--- BEGIN Task data ---
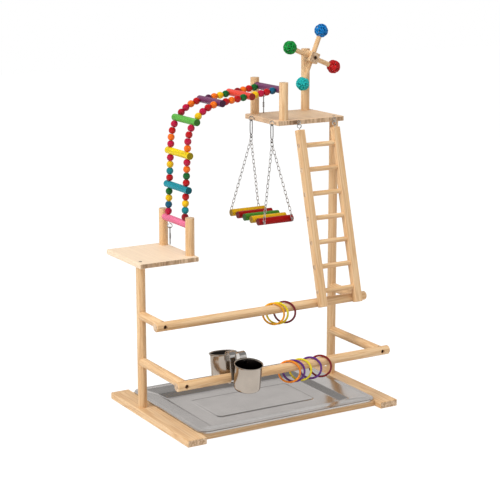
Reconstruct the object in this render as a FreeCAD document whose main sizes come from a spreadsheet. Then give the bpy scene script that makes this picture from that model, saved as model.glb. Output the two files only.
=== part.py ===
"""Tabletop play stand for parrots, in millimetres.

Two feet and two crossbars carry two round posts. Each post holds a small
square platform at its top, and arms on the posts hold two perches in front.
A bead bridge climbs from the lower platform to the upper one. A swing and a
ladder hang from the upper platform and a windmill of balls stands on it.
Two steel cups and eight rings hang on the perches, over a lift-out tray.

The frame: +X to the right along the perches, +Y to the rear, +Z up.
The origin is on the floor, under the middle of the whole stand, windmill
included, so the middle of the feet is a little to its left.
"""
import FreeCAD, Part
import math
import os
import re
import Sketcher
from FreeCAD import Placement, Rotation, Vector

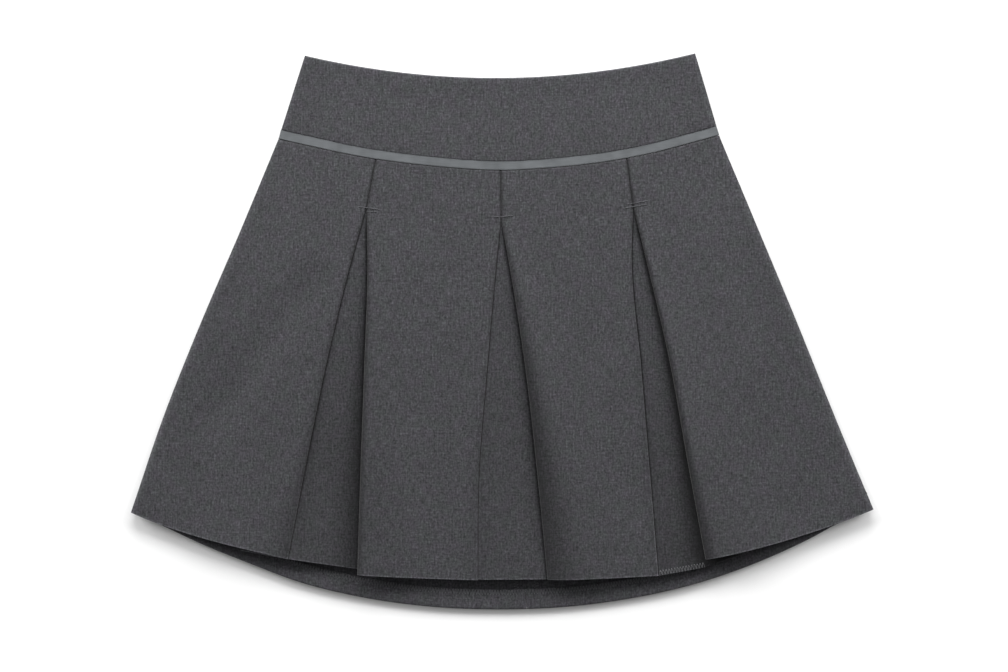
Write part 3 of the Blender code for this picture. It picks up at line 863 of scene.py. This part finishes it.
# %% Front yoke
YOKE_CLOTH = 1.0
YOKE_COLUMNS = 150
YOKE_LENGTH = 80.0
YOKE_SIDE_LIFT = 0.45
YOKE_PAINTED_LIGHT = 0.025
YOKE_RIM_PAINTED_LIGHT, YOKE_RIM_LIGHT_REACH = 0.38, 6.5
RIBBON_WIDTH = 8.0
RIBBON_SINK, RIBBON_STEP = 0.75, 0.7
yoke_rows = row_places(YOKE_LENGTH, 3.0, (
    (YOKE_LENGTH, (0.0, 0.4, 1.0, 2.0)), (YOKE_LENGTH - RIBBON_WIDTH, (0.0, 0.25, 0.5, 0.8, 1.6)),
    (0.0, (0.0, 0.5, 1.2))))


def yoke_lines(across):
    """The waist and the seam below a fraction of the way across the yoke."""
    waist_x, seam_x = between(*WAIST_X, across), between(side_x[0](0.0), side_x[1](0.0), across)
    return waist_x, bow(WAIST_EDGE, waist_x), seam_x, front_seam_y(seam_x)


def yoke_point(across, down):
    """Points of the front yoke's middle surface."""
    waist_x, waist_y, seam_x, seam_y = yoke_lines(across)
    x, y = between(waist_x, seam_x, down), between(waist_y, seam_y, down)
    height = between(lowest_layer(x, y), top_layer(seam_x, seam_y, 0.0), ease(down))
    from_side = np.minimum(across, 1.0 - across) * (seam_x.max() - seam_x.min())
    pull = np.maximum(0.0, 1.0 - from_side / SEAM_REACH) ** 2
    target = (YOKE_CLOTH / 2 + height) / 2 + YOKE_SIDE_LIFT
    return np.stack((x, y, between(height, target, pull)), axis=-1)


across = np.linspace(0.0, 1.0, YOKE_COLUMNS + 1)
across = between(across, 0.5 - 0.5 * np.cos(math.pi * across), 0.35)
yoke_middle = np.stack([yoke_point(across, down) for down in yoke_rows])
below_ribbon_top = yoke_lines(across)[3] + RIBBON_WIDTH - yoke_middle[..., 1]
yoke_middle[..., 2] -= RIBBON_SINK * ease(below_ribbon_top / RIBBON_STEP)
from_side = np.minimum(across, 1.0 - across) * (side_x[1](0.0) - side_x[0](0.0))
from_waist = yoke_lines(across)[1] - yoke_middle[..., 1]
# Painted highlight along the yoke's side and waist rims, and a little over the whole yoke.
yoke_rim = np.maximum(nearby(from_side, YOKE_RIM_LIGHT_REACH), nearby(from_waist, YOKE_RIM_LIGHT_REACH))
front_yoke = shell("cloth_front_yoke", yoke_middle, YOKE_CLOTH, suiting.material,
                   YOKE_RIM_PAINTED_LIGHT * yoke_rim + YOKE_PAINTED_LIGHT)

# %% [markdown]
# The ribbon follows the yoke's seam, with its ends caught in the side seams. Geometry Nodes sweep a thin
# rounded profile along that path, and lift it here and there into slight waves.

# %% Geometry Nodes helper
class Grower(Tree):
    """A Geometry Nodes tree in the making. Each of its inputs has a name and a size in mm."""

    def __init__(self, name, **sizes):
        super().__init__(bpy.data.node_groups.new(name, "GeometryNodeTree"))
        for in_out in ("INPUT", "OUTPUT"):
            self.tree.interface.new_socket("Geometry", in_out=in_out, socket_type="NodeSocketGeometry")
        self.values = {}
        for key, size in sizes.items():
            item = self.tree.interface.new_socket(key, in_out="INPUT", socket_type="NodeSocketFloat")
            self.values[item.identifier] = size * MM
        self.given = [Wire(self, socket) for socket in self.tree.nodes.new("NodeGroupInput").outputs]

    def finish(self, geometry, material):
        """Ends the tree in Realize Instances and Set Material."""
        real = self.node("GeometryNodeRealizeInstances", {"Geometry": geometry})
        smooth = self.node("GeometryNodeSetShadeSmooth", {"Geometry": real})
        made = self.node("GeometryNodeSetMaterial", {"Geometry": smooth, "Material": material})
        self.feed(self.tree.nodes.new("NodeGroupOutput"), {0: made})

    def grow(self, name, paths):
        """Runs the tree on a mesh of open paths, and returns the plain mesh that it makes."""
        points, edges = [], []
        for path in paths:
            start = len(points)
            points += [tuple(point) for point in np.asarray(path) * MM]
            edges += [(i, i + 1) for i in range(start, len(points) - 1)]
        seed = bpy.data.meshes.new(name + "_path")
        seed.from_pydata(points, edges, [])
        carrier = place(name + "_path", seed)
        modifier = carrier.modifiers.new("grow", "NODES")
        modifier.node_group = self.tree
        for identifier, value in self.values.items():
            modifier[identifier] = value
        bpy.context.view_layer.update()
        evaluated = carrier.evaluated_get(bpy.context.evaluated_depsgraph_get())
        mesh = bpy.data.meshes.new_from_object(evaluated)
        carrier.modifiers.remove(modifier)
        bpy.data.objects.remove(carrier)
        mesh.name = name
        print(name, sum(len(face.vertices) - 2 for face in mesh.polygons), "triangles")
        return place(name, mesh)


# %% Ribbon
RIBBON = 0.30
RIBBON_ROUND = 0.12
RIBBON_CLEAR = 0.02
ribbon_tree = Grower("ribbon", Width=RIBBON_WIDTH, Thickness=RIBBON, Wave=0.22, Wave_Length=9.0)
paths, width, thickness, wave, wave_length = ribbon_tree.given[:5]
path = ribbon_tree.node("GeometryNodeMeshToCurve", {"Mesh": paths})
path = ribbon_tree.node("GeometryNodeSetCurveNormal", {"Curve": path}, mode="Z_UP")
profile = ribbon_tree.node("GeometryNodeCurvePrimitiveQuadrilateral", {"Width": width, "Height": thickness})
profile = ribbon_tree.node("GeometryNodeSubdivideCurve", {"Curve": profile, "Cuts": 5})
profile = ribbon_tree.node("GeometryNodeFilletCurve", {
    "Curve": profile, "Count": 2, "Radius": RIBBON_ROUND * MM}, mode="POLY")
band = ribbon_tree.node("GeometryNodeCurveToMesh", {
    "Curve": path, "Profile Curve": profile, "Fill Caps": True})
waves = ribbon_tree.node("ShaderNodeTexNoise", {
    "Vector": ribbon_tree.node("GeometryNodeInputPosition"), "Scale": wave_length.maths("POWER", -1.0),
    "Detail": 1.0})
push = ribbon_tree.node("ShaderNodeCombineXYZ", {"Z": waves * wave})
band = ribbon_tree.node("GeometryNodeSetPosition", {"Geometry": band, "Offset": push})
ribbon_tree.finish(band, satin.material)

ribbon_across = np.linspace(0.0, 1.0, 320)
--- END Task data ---
--- BEGIN Task data ---
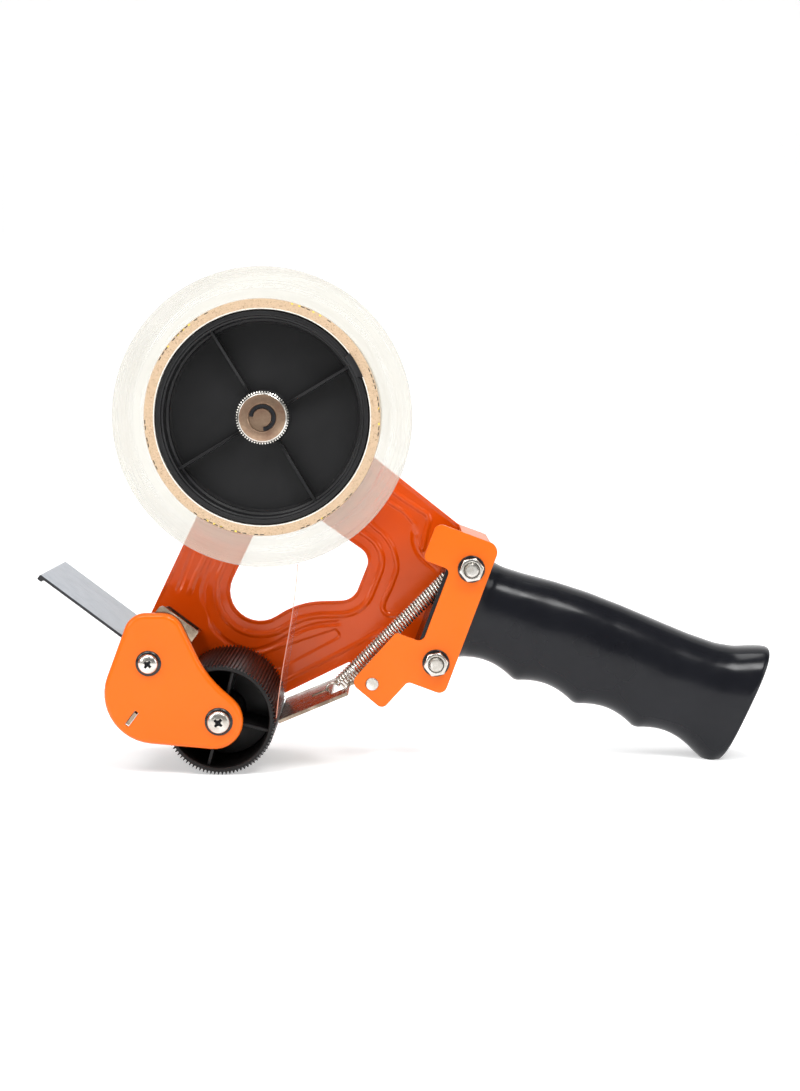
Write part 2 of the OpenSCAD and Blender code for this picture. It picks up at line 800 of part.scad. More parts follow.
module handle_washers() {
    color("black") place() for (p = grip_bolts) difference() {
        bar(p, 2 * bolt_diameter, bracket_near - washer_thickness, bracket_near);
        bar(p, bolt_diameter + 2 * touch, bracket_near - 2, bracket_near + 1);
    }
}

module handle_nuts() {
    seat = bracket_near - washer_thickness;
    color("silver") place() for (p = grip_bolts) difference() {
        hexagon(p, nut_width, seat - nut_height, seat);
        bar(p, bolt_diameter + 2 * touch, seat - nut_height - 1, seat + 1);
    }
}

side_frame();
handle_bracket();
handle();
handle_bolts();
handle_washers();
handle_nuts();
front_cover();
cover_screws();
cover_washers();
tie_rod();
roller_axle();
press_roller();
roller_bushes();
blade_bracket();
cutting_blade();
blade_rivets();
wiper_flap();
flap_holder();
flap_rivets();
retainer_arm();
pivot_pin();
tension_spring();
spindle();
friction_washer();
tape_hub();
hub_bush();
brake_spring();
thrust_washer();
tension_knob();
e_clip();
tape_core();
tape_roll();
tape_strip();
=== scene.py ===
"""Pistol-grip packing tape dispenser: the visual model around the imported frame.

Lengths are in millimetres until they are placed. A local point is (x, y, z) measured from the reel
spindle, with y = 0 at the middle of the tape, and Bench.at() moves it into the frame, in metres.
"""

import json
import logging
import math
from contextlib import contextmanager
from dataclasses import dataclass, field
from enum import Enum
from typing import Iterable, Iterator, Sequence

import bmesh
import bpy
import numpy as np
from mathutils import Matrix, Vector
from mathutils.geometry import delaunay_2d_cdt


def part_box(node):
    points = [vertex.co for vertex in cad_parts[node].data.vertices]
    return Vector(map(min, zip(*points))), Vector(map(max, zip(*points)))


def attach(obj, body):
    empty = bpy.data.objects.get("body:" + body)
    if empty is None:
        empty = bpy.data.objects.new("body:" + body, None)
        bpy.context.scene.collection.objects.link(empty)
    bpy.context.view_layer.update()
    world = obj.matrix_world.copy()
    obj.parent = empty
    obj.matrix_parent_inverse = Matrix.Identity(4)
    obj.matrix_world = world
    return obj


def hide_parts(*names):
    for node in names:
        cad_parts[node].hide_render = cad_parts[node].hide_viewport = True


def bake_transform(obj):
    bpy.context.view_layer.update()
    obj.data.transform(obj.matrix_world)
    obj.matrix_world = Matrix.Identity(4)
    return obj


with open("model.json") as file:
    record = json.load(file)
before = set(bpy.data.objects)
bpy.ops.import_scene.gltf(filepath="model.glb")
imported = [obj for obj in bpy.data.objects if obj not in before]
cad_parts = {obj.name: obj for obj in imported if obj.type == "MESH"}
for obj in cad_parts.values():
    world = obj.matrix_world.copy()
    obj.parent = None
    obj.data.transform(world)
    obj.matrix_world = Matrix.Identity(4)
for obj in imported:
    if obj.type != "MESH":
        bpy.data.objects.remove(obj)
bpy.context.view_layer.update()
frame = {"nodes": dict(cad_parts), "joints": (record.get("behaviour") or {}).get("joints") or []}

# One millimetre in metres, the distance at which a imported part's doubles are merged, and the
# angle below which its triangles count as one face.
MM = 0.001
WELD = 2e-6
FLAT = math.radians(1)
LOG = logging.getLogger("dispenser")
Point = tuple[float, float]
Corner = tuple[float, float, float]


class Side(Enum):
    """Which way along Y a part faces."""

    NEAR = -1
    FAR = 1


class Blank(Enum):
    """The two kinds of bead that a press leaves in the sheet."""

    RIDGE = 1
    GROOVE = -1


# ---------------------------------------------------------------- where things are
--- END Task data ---
-- Task requirements --
Starting with the line that contains "bpy.context.scene.collection.objects.link(empty)", repeat each line exactly, and stop once the line that contains "Corner = tuple[float, float, float]" has been repeated.

-- Answer --
        bpy.context.scene.collection.objects.link(empty)
    bpy.context.view_layer.update()
    world = obj.matrix_world.copy()
    obj.parent = empty
    obj.matrix_parent_inverse = Matrix.Identity(4)
    obj.matrix_world = world
    return obj


def hide_parts(*names):
    for node in names:
        cad_parts[node].hide_render = cad_parts[node].hide_viewport = True


def bake_transform(obj):
    bpy.context.view_layer.update()
    obj.data.transform(obj.matrix_world)
    obj.matrix_world = Matrix.Identity(4)
    return obj


with open("model.json") as file:
    record = json.load(file)
before = set(bpy.data.objects)
bpy.ops.import_scene.gltf(filepath="model.glb")
imported = [obj for obj in bpy.data.objects if obj not in before]
cad_parts = {obj.name: obj for obj in imported if obj.type == "MESH"}
for obj in cad_parts.values():
    world = obj.matrix_world.copy()
    obj.parent = None
    obj.data.transform(world)
    obj.matrix_world = Matrix.Identity(4)
for obj in imported:
    if obj.type != "MESH":
        bpy.data.objects.remove(obj)
bpy.context.view_layer.update()
frame = {"nodes": dict(cad_parts), "joints": (record.get("behaviour") or {}).get("joints") or []}

# One millimetre in metres, the distance at which a imported part's doubles are merged, and the
# angle below which its triangles count as one face.
MM = 0.001
WELD = 2e-6
FLAT = math.radians(1)
LOG = logging.getLogger("dispenser")
Point = tuple[float, float]
Corner = tuple[float, float, float]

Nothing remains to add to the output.